> _GIVEN INSTRUCTION_
Render every entry exactly as it appears.

> _PROVIDED RECORDS_
-------------------------

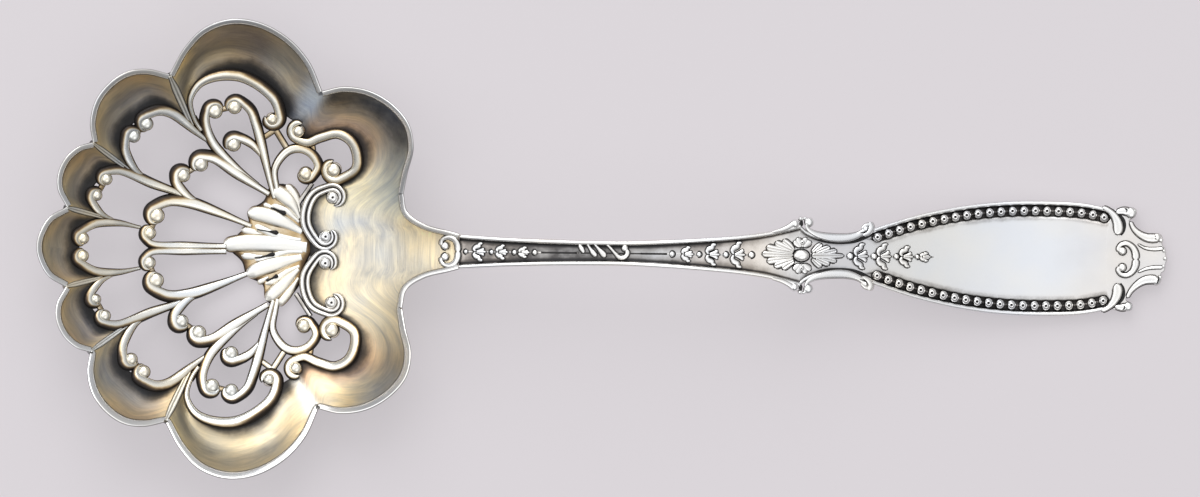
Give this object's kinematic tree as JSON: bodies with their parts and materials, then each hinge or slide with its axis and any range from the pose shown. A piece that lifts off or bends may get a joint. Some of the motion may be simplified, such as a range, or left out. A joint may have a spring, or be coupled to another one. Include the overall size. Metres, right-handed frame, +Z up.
{
  "type": "bonbon spoon",
  "caption": "Small serving spoon with a lobed, pierced scrollwork bowl, a slender arched stem and a broad handle edged with beading.",
  "frame": {"origin": "middle of the flat under the palmette, on which the bowl rests", "axes": "+X from the bowl to the end of the handle, +Z up out of the bowl, +Y to the right as the spoon is held with its bowl away from the holder"},
  "size_m": [0.14, 0.057, 0.0135],
  "materials": {
    "silver": "satin",
    "aged_silver": "satin",
    "gilt": "satin"
  },
  "bodies": {
    "root": {"palmette": "silver", "trefoil_rib_right": "silver", "trefoil_rib_left": "silver", "forked_rib_right": "silver", "forked_rib_left": "silver", "long_rib_right": "silver", "long_rib_left": "silver", "tip_rib": "silver", "lobe_scroll_right": "silver", "lobe_scroll_left": "silver", "s_scroll_right": "silver", "s_scroll_left": "silver", "heel_scroll_right": "silver", "heel_scroll_left": "silver", "bowl_shell": "gilt", "bowl_rim": "silver", "neck_scroll": "silver", "stem": "silver", "neck_husk_run": "silver", "stem_leaf_scroll": "silver", "stem_husk_run": "silver", "rosette": "silver", "handle_husk_run": "silver", "handle_plate": "aged_silver", "shoulder_scroll_right": "silver", "bead_row_right": "silver", "comma_leaf_right": "silver", "shoulder_scroll_left": "silver", "bead_row_left": "silver", "comma_leaf_left": "silver", "end_scroll": "silver", "crest": "silver"}
  },
  "joints": []
}
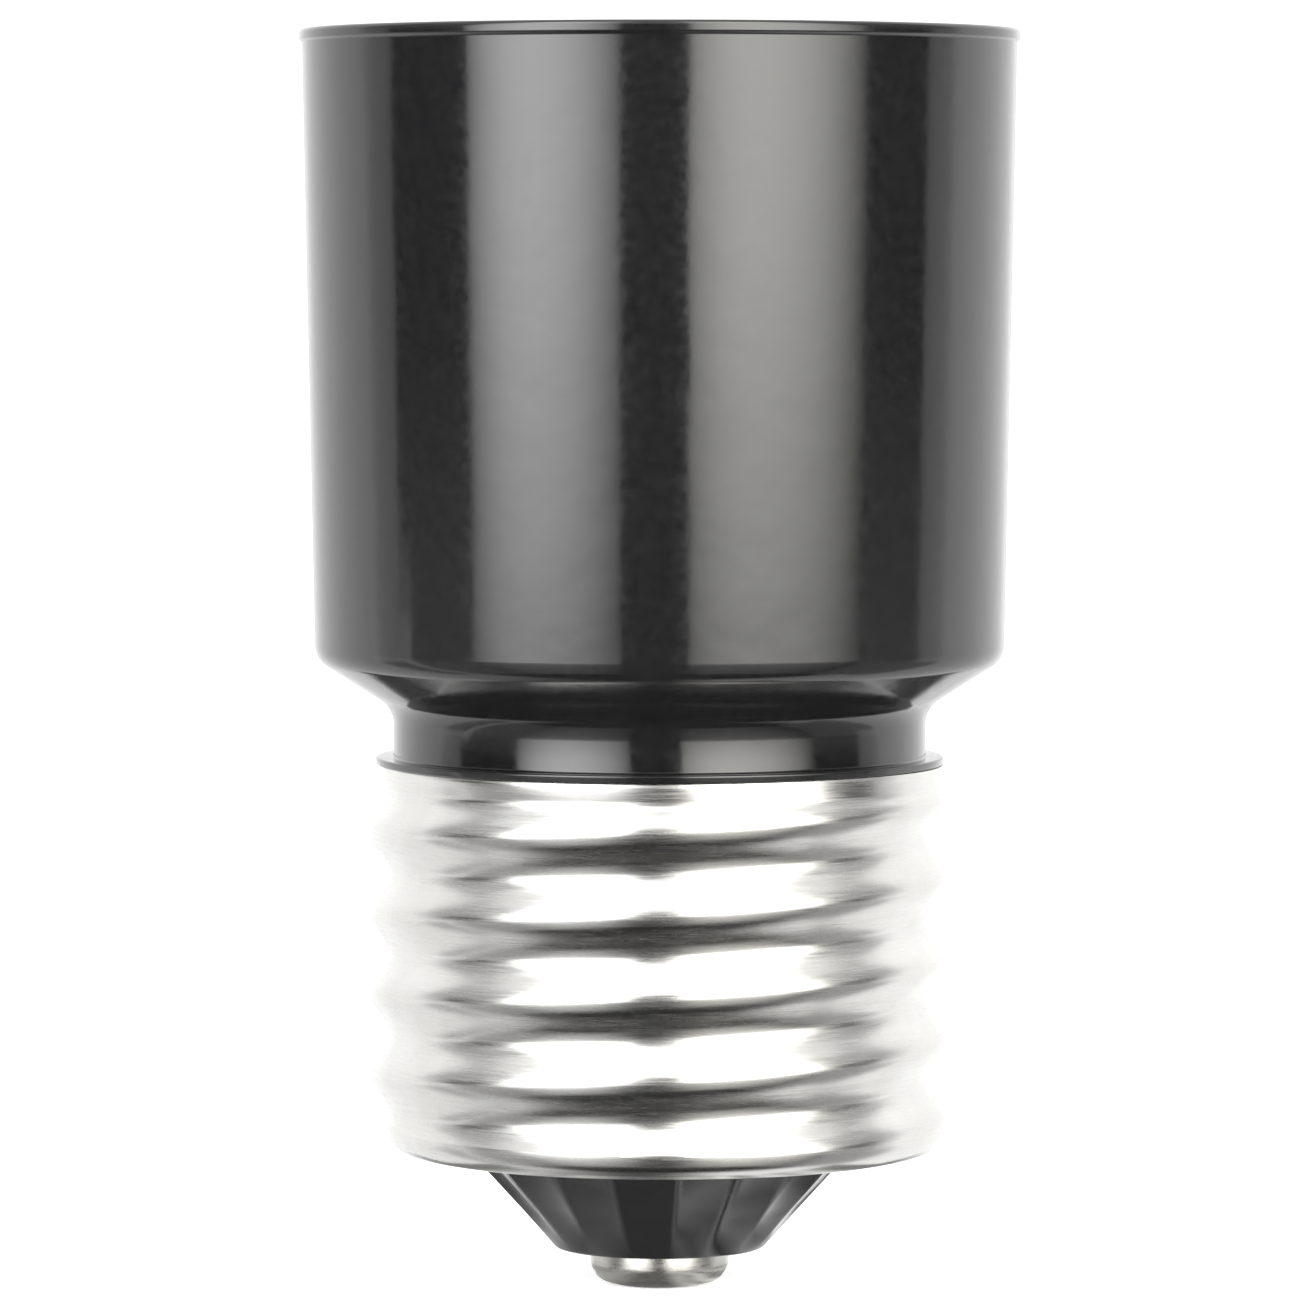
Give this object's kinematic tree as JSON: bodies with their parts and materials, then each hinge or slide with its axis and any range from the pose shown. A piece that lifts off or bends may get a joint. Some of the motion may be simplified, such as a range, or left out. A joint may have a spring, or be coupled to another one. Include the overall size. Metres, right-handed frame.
{
  "type": "lamp socket adapter",
  "caption": "Screw lamp socket adapter: a black moulded cup with a threaded socket inside, on a plated screw base with a bottom contact.",
  "frame": {"origin": "tip of the bottom contact, on the lamp axis; it is the lowest point of the part and the middle of its footprint", "axes": "+Z along the lamp axis from the screw base up to the socket's mouth, -Y is the front as pictured, +X to its right"},
  "size_m": [0.0322, 0.0322, 0.0564],
  "materials": {
    "black_moulding": "glossy black moulding",
    "nickel_plate": "bright nickel plate on rolled brass sheet",
    "spring_steel": "drawn spring wire",
    "brass": "turned and stamped brass",
    "fibre": "red-brown vulcanised fibre",
    "bright_aluminium": "bright rolled aluminium sheet",
    "zinc_screw": "zinc plated steel"
  },
  "bodies": {
    "adapter": {"housing": "black_moulding", "base_shell": "nickel_plate", "tip_contact": "nickel_plate", "contact_spring": "spring_steel", "insulator_disc": "fibre", "socket_shell": "bright_aluminium", "shell_screws": "zinc_screw", "side_conductor": "brass"},
    "centre_contact": {"contact_plunger": "brass"}
  },
  "joints": [
    {"name": "centre_contact_press", "type": "slide", "parent": "adapter", "child": "centre_contact", "axis": [0, 0, -1], "range_m": [0, 0.002], "stiffness_N_per_m": 900, "springref_m": -0.001, "deforming": ["contact_spring"]}
  ]
}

-------------------------

> _RESULT BELOW_
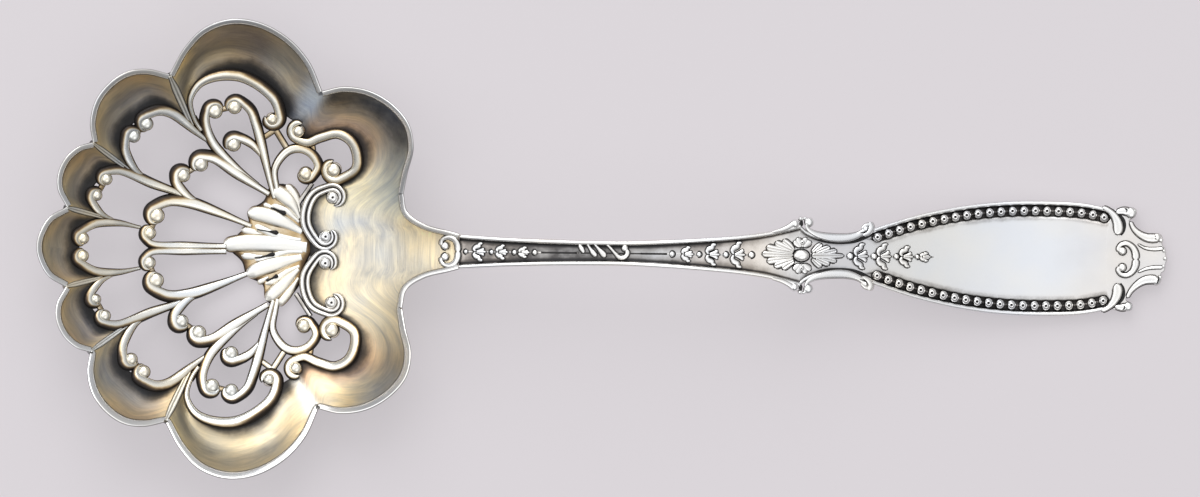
Give this object's kinematic tree as JSON: bodies with their parts and materials, then each hinge or slide with its axis and any range from the pose shown. A piece that lifts off or bends may get a joint. Some of the motion may be simplified, such as a range, or left out. A joint may have a spring, or be coupled to another one. Include the overall size. Metres, right-handed frame, +Z up.
{
  "type": "bonbon spoon",
  "caption": "Small serving spoon with a lobed, pierced scrollwork bowl, a slender arched stem and a broad handle edged with beading.",
  "frame": {"origin": "middle of the flat under the palmette, on which the bowl rests", "axes": "+X from the bowl to the end of the handle, +Z up out of the bowl, +Y to the right as the spoon is held with its bowl away from the holder"},
  "size_m": [0.14, 0.057, 0.0135],
  "materials": {
    "silver": "satin",
    "aged_silver": "satin",
    "gilt": "satin"
  },
  "bodies": {
    "root": {"palmette": "silver", "trefoil_rib_right": "silver", "trefoil_rib_left": "silver", "forked_rib_right": "silver", "forked_rib_left": "silver", "long_rib_right": "silver", "long_rib_left": "silver", "tip_rib": "silver", "lobe_scroll_right": "silver", "lobe_scroll_left": "silver", "s_scroll_right": "silver", "s_scroll_left": "silver", "heel_scroll_right": "silver", "heel_scroll_left": "silver", "bowl_shell": "gilt", "bowl_rim": "silver", "neck_scroll": "silver", "stem": "silver", "neck_husk_run": "silver", "stem_leaf_scroll": "silver", "stem_husk_run": "silver", "rosette": "silver", "handle_husk_run": "silver", "handle_plate": "aged_silver", "shoulder_scroll_right": "silver", "bead_row_right": "silver", "comma_leaf_right": "silver", "shoulder_scroll_left": "silver", "bead_row_left": "silver", "comma_leaf_left": "silver", "end_scroll": "silver", "crest": "silver"}
  },
  "joints": []
}
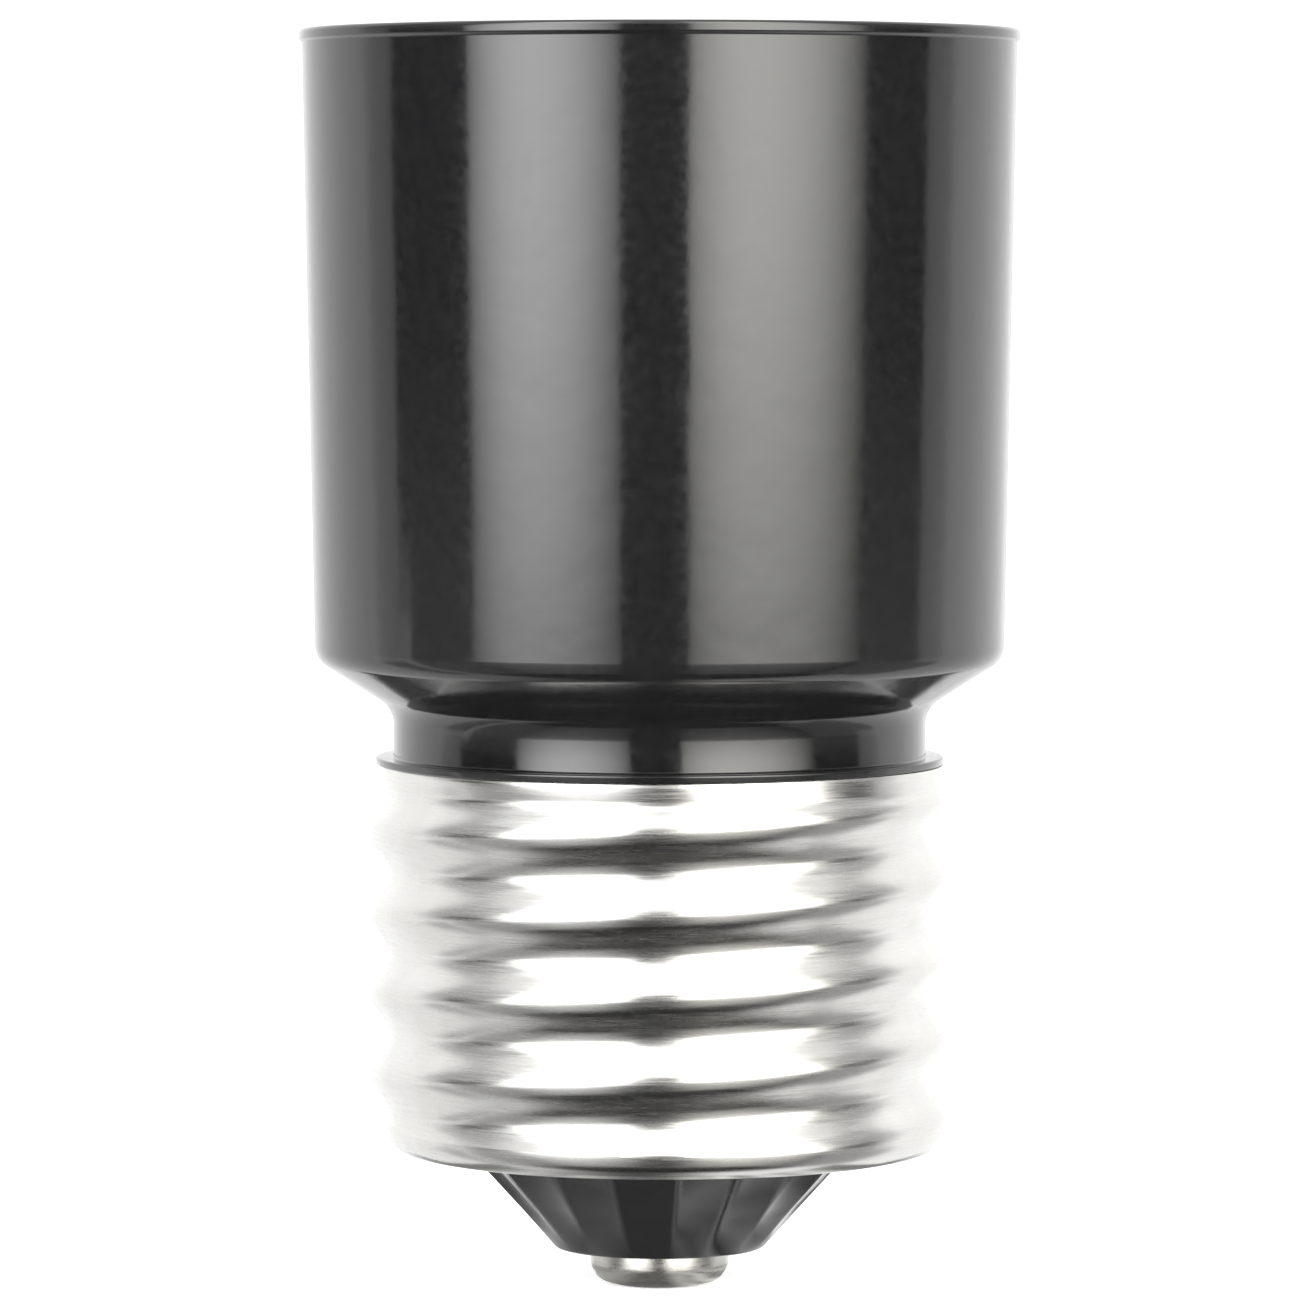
Give this object's kinematic tree as JSON: bodies with their parts and materials, then each hinge or slide with its axis and any range from the pose shown. A piece that lifts off or bends may get a joint. Some of the motion may be simplified, such as a range, or left out. A joint may have a spring, or be coupled to another one. Include the overall size. Metres, right-handed frame.
{
  "type": "lamp socket adapter",
  "caption": "Screw lamp socket adapter: a black moulded cup with a threaded socket inside, on a plated screw base with a bottom contact.",
  "frame": {"origin": "tip of the bottom contact, on the lamp axis; it is the lowest point of the part and the middle of its footprint", "axes": "+Z along the lamp axis from the screw base up to the socket's mouth, -Y is the front as pictured, +X to its right"},
  "size_m": [0.0322, 0.0322, 0.0564],
  "materials": {
    "black_moulding": "glossy black moulding",
    "nickel_plate": "bright nickel plate on rolled brass sheet",
    "spring_steel": "drawn spring wire",
    "brass": "turned and stamped brass",
    "fibre": "red-brown vulcanised fibre",
    "bright_aluminium": "bright rolled aluminium sheet",
    "zinc_screw": "zinc plated steel"
  },
  "bodies": {
    "adapter": {"housing": "black_moulding", "base_shell": "nickel_plate", "tip_contact": "nickel_plate", "contact_spring": "spring_steel", "insulator_disc": "fibre", "socket_shell": "bright_aluminium", "shell_screws": "zinc_screw", "side_conductor": "brass"},
    "centre_contact": {"contact_plunger": "brass"}
  },
  "joints": [
    {"name": "centre_contact_press", "type": "slide", "parent": "adapter", "child": "centre_contact", "axis": [0, 0, -1], "range_m": [0, 0.002], "stiffness_N_per_m": 900, "springref_m": -0.001, "deforming": ["contact_spring"]}
  ]
}